Recensione Summer of Sam - Panico a New York (1999)

Una riflessione a tutto tondo sul concetto di violenza e di emarginazione socio-culturale (mascherata con grande talento da thriller-movie), che non può lasciare indifferenti.

Una calda, folle estate

Nella filmografia del talentuoso Spike Lee e dell'intera produzione cinematografica degli anni novanta, un posto di rilievo spetta di certo a questo ottimo Summer of Sam - Panico a New York, un film che segna decisamente una svolta nella carriera del regista americano, a cui i panni del portavoce del cinema nero evidentemente stanno sempre più stretti. Sin dagli esordi portatore di una voce e di uno stile diverso nel panorama del cinema made in Usa, reso celebre dagli ottimi Fa' la cosa giusta (1989) e Malcolm X (1992), le sue pellicole sono caratterizzate da una potente forza evocativa, uno stile concreto e asciutto, una sottile ironia e una grande capacità di raccontare le storie e la cultura della working-class, specialmente di quella nera.

Tema portante della filmografia di Spike Lee, è quello dell'integrazione e dell'emarginazione. La sua analisi tocca sempre le radici e gli sviluppi della difficile integrazione culturale nella multietnica New York con un linguaggio realistico, aspro, che nulla lascia al moralismo e alla demagogia e che allo stesso tempo trasuda amore per la sua città. Questa componente eminentemente sociologica, in alcuni suoi lavori, ha reso il suo cinema un po' più statico e pericolosamente didattico, ma ogni preoccupazione scompare di fronte alla forza di questo Summer of Sam (apripista per l'eccellente La 25a ora), nuovo punto di partenza di uno Spike Lee più maturo, che ha fatto sua la lezione di Martin Scorsese, ed ha annotato il devastante passaggio di Quentin Tarantino nel cinema americano. Ma è soprattutto Scorsese, che pare aver ispirato Lee in questo suo mirabile esercizio di rappresentazione di una realtà (quella italo-americana), che a cavallo degli anni ottanta appariva in fisiologica crisi, dilaniata tra la morsa passato-futuro. Sono difatti i temi della cultura di quartiere, della violenza e della redenzione, che fanno da colonna portante alla storia dell'Estate di Sam, temi che riportano in mente i migliori lavori del regista di Taxi Driver.

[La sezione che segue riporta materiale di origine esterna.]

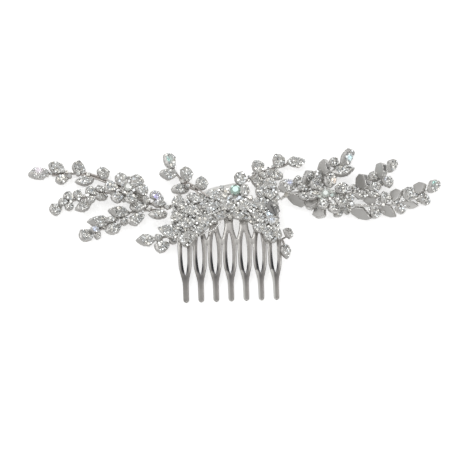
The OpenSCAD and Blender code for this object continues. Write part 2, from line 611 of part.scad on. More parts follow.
module flower_stone(hub) {
    color(crystal)
        translate(laid(hub[0], hub[1], hub[2]) + [0, 0, hub_above])
            round_stone(hub_d, 1.8, main_stone_points);
}

comb();
centre_spray();
spray_metal(upper_left_stem, upper_left_leaves, upper_left_beads, 0);  // upper_left_spray
spray_metal(middle_left_stem, middle_left_leaves, middle_left_beads, 0);  // middle_left_spray
spray_metal(lower_left_stem, lower_left_leaves, lower_left_beads, 0);  // lower_left_spray
spray_metal(left_branch_stem, left_branch_leaves, left_branch_beads, -1);  // left_branch
spray_metal(comb_left_stem, comb_left_leaves, [], 1);  // comb_left_spray
spray_metal(upper_stem, upper_leaves, upper_beads, 0);  // upper_spray
spray_metal(upper_right_stem, upper_right_leaves, [], 3);  // upper_right_spray
spray_metal(comb_right_stem, comb_right_leaves, [], 1);  // comb_right_spray
spray_metal(right_branch_stem, right_branch_leaves, right_branch_beads, 5);  // right_branch
spray_metal(right_middle_stem, right_middle_leaves, right_middle_beads, 3);  // right_middle_spray
spray_metal(right_lower_stem, right_lower_leaves, right_lower_beads, 9);  // right_lower_spray
flower_metal(left_flower_hub, left_flower_petals, 4.3);  // left_flower
flower_metal(right_flower_hub, right_flower_petals, 4.3);  // right_flower
spray_stones(upper_left_stem, upper_left_leaves, upper_left_beads, 0);  // upper_left_stones
spray_stones(middle_left_stem, middle_left_leaves, middle_left_beads, 0);  // middle_left_stones
spray_stones(lower_left_stem, lower_left_leaves, lower_left_beads, 0);  // lower_left_stones
spray_stones(left_branch_stem, left_branch_leaves, left_branch_beads, -1);  // left_branch_stones
spray_stones(comb_left_stem, comb_left_leaves, [], 1);  // comb_left_stones
spray_stones(upper_stem, upper_leaves, upper_beads, 0);  // upper_stones
spray_stones(upper_right_stem, upper_right_leaves, [], 3);  // upper_right_stones
spray_stones(comb_right_stem, comb_right_leaves, [], 1);  // comb_right_stones
spray_stones(right_branch_stem, right_branch_leaves, right_branch_beads, 5);  // right_branch_stones
spray_stones(right_middle_stem, right_middle_leaves, right_middle_beads, 3);  // right_middle_stones
spray_stones(right_lower_stem, right_lower_leaves, right_lower_beads, 9);  // right_lower_stones
centre_stones();
color(crystal) leaf_stones(left_flower_petals);  // left_flower_stones
color(crystal) leaf_stones(right_flower_petals);  // right_flower_stones
centre_stone();
flower_stone(left_flower_hub);  // left_flower_stone
flower_stone(right_flower_hub);  // right_flower_stone
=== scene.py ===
"""Looks of a bridal hair comb with crystal leaf sprays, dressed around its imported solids.

Lengths are millimetres in the comb's own frame until a mesh is made. X runs along the comb, Y away
from its teeth, Z up from the table.
"""
import math

import bpy
import numpy as np
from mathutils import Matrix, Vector


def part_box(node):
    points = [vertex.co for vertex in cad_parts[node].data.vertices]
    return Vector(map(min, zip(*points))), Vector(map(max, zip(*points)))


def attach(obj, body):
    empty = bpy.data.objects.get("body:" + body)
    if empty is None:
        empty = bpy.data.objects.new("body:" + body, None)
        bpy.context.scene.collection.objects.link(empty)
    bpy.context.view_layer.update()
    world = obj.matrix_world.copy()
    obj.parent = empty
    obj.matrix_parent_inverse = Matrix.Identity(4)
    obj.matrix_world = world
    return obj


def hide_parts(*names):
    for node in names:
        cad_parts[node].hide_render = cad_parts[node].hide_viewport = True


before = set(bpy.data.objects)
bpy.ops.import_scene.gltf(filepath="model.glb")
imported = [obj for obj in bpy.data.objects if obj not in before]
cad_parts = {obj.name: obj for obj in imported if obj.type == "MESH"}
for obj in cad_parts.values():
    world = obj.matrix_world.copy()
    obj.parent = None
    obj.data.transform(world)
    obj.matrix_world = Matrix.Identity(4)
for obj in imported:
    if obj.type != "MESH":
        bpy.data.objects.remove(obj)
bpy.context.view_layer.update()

MM = 0.001
rng = np.random.default_rng(7)

# Places as seen: the eye looks along +Y and down at eye_rise, so a place is across to the right and up
# in the picture, both in mm, as in the part's source
eye_rise = math.radians(70)
layout_shift = 0.42


def laid(across, up, height):
    """Place in the frame of a point that is seen at across and up, and lies at a height."""
    y = (up - height * math.cos(eye_rise)) / math.sin(eye_rise) + layout_shift
    return np.array([across, y, height])


def as_seen(points):
    """Across and up of points in the frame."""
    up = (points[..., 1] - layout_shift) * math.sin(eye_rise) + points[..., 2] * math.cos(eye_rise)
    return np.stack([points[..., 0], up], -1)


def unit(v):
    """Vectors made one long."""
    return v / np.linalg.norm(v, axis=-1, keepdims=True)


def route_length(route):
    """Length of a line of points."""
    return np.linalg.norm(np.diff(route, axis=0), axis=1).sum()


def run_along(route):
    """Distance of each point of a line from its start, measured along it."""
    return np.concatenate([[0], np.cumsum(np.linalg.norm(np.diff(route, axis=0), axis=1))])


def points_at(at, run, route):
    """Points of a line at some places along it, where run gives the places of its own points."""
    return np.stack([np.interp(at, run, route[:, k]) for k in range(route.shape[1])], -1)


def sideways(route):
    """Level direction to the left of a line at each of its points."""
    ahead = unit(np.gradient(route, axis=0))
    return unit(np.stack([-ahead[:, 1], ahead[:, 0], np.zeros(len(route))], -1))


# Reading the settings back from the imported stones

# Leaf cups and stones as the part cuts them
MARQUISE, PEAR, ROUND = 0, 1, 2
cup_depth = 1.5
pear_share, pear_peak, pear_waist = 0.45, 0.858, 0.978
stone_shift = 0.3
stone_inset = (1.1, 0.6)
girdle_rise = 0.35
hidden_share = 0.7
cup_stone_rise, cup_stone_inset = 0.12, 0.1
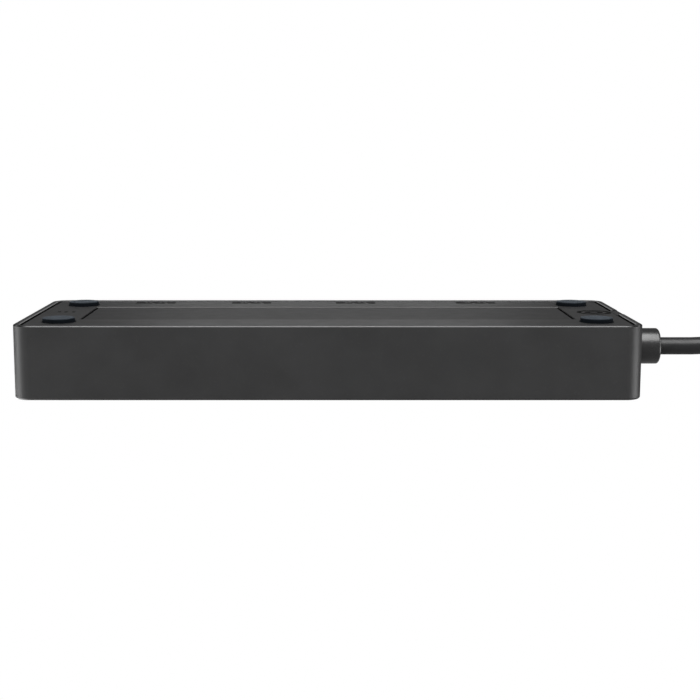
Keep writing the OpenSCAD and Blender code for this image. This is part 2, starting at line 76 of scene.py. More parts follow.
# ---- Camera ----
# The strip is seen from below and upside-down: its feet point up in the picture.

def make_camera():
    focal_px, frame_px, sensor_mm = 1350.0, 700.0, 36.0
    pitch = math.radians(8.551)
    distance, below_rim = 642 * MM, 84.9 * MM
    rim_z, side_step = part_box("housing")[0].z, 0.2 * MM
    front_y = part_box("housing")[0].y
    data = bpy.data.cameras.new("camera")
    data.sensor_width = sensor_mm
    data.lens = focal_px / frame_px * sensor_mm
    data.shift_x = 0.0325
    data.clip_start, data.clip_end = 0.01, 20
    camera = bpy.data.objects.new("camera", data)
    right = Vector((-1, 0, 0))
    up = Vector((0, math.sin(pitch), -math.cos(pitch)))
    back = right.cross(up)
    place = Matrix((right, up, back)).transposed().to_4x4()
    place.translation = Vector((side_step, front_y - distance, rim_z - below_rim))
    camera.matrix_world = place
    scene.collection.objects.link(camera)
    scene.camera = camera


make_camera()


# ---- Mesh helpers ----

def new_piece(name, bm, body, slot, sharp_degrees=40):
    """Links a bmesh as a smooth shaded piece that rides on a body."""
    bmesh.ops.recalc_face_normals(bm, faces=bm.faces)
    mesh = bpy.data.meshes.new(name)
    bm.to_mesh(mesh)
    bm.free()
    mesh.shade_smooth()
    mesh.set_sharp_from_angle(angle=math.radians(sharp_degrees))
    piece = bpy.data.objects.new(name, mesh)
    scene.collection.objects.link(piece)
    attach(piece, body)
    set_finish(piece, slot)
    return piece


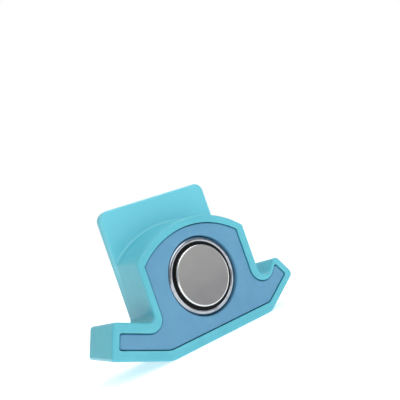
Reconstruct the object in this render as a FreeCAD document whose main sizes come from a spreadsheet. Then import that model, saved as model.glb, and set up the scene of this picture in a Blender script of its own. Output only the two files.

Spostandosi dalla Brooklyn nera di Fa' la cosa giusta al Bronx italo-americano e ispanico, il film racconta la torrida estate del 1977 e dell'incubo omicida del Figlio di Sam. Figlio di Sam è un serial killer che terrorizza la comunità con efferati omicidi notturni di coppiette amorose, e sotto la sua lente deformata e psicotica ruotano i disagi e la violenza repressa dei vari personaggi. Il passaggio doloroso e dilaniante dalla cultura dei padri, violenta e mafiosa ma decisa e netta, a quella incerta e ibrida dei figli è sottolineato e metaforizzato da una straordinaria colonna sonora, vero fulcro del dipanarsi delle vicende. Dai primi rigurgiti della sottocultura punk, sporca e ancora carica dei suoi valori sovversivi, al contemporaneo affermarsi dell'edulcorata disco-music, la musica sottolinea l'esplosiva forza delle immagini. Violenza, amore, vendetta e turpiloquio passano allo stesso modo sotto le note dei vari Talking Heads, Abba, Chic, e di molti altri motivi rappresentativi dell'epoca.

Lo stridente rapporto tra omicidi e musica tocca in varie occasioni vette di elevata forza evocativa e culmina nell'indimenticabile sequenza finale, in cui i "picciotti" di quartiere decidono, con discutibile senso investigativo, che il pericoloso criminale è Ritchie (l'ottimo Adrien Brody), che esibendo cresta, sensibilità e una ambigua sessualità è automaticamente reo di aver infranto troppe convenzioni del machismo da borgata. Tutto questo visto dagli occhi del protagonista, uno straordinario John Leguizamo, che malinconicamente e fatalisticamente tradisce il suo amico come sua moglie, sovrastato dall'impossibilità ad essere migliore e a trovare i motivi delle sue azioni. Ed è nella tragicità dell'insormontabile che questa splendida messa a fuoco del ghetto si fa straordinariamente compiuta e poetica. Una riflessione a tutto tondo sul concetto di violenza e di emarginazione socio-culturale (mascherata con grande talento da thriller-movie), che non può lasciare indifferenti.